North Carolina Secretary of State Elaine Marshall launched an investigation Wednesday into possible improprieties by sports agents in the state.
Spokesman George Jeter said the department hasn't received a complaint but is responding to media reports of possible NCAA violations that may have been caused by improper contact between agents and college athletes.
"That's it, precisely," Jeter said. "The number of media reports coming out and talking about possibly things that might have happened and possibly actions by agents, or people who should be agents if they're not, [sparked the investigation]."
It has been widely reported that NCAA investigators interviewed football players at the University of North Carolina last week. Greg Little Sr., the father of Tar Heels wide receiver Greg Little, said his son was interviewed. The News & Observer also has confirmed that defensive tackle Marvin Austin was interviewed.
Investigators also have met with South Carolina tight end Weslye Saunders, who is from Durham, and Alabama defensive tackle Marcell Dareus.
The North Carolina Uniform Athlete Agent Act requires agents to register with the Secretary of State's office and inform a school's athletic director within 72 hours of agreeing to a contract with an athlete.
Agents are prevented from furnishing anything of value to athletes before they enter a contract, and they are prohibited from making false representations. Violating the law is a Class I felony.
Marshall, a Democrat running for the U.S. Senate against Republican incumbent Richard Burr, was unavailable for comment Wednesday evening.
Jeter said messages have been sent to several parties saying they will be contacted by department staff members, and advising them not to destroy their records. He said the investigation will focus on the agents themselves.
The NCAA, which is investigating the possible loss of eligibility by athletes, asked players at North Carolina last week to sign waivers allowing examination of their telephone records and financial institution records before interviewing them, according to information released to The News & Observer on Wednesday.
In a response to a public records request, the university provided the newspaper electronic copies of e-mails between UNC staffers and NCAA officials. Most of the e-mails were addressed to Chance Miller, the NCAA's assistant director of agent, gambling and amateurism activities. Amy Herman, North Carolina's assistant athletic director for compliance, sent the NCAA a schedule for interviews to be held July 12 and 13.
Miller asked Herman to have players sign interview notice forms before speaking with investigators.
The form says providing false or misleading information to the NCAA is a violation of the NCAA's ethical conduct policy. Miller also informed Herman that the athletes had a right to bring personal legal counsel to the meeting, although it's unclear whether the athletes did so.
Miller wrote that he and the NCAA's director of agent, gambling and amateurism activities, Rachel Newman-Baker, planned to be on campus and meet Herman before the interviews.
On July 10, Herman wrote Miller to explain that some of the coaches Miller had referenced in an earlier communication would be on vacation when the investigators visited. Other coaches would be in the office, and Herman suggested having them speak with investigators during breaks in the interview schedule.

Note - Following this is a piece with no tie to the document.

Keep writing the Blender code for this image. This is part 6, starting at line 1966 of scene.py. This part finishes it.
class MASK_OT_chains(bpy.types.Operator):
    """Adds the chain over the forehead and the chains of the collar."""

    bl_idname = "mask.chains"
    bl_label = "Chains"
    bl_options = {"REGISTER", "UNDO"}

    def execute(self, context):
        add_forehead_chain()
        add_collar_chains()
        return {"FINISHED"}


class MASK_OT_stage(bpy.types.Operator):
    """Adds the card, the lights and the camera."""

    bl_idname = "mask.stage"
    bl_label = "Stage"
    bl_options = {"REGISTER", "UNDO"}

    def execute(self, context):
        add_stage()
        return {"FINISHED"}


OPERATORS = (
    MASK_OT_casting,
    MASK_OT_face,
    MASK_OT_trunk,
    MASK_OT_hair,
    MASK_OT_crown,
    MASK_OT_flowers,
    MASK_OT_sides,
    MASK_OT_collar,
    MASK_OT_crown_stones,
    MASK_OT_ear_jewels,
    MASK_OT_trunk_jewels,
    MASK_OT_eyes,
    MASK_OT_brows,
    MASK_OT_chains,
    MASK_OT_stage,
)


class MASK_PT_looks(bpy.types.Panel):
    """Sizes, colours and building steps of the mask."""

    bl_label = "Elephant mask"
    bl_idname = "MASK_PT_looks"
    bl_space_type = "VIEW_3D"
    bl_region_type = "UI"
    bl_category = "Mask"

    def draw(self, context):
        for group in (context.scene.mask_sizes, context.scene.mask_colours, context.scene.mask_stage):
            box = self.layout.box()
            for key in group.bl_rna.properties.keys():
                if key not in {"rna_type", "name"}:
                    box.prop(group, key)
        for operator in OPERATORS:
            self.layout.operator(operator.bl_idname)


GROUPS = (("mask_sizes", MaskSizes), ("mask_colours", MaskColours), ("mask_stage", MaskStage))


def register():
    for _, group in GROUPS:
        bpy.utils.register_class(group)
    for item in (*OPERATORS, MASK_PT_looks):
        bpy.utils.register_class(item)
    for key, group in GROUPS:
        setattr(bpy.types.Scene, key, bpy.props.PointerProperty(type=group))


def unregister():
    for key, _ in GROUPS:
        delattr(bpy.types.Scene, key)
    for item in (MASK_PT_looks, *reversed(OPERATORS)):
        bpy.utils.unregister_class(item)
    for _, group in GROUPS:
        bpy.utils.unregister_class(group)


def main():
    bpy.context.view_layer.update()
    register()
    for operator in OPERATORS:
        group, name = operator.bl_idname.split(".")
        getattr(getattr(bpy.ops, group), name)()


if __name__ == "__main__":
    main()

On the documents, all mention of the names of athletes and coaches are redacted. Any mention of the sport involved also is redacted.
Herman asked Miller for a copy of a confidentiality statement for the school's legal counsel to review. Herman also sent Miller information he had requested about disability insurance.
The NCAA allows athletes who are expected to be high draft picks to purchase insurance policies that will pay them if catastrophic injuries that occur when they are in college ruin their professional careers.
North Carolina athletic director Dick Baddour has provided the school's only public comments on the investigation, saying that the NCAA was on campus to interview athletes and the school intends to cooperate fully.
ESPN has cited unnamed sources in reporting that investigators are trying to determine who paid for Austin, Little, Saunders and other players to attend an agent's beach party at Miami's South Beach this summer.
Little said his son and Austin went on a spring break trip to Miami in March. Saunders' father, N&O metro columnist Barry Saunders, said his son was in Miami for spring break in March but did not travel with Austin and Little.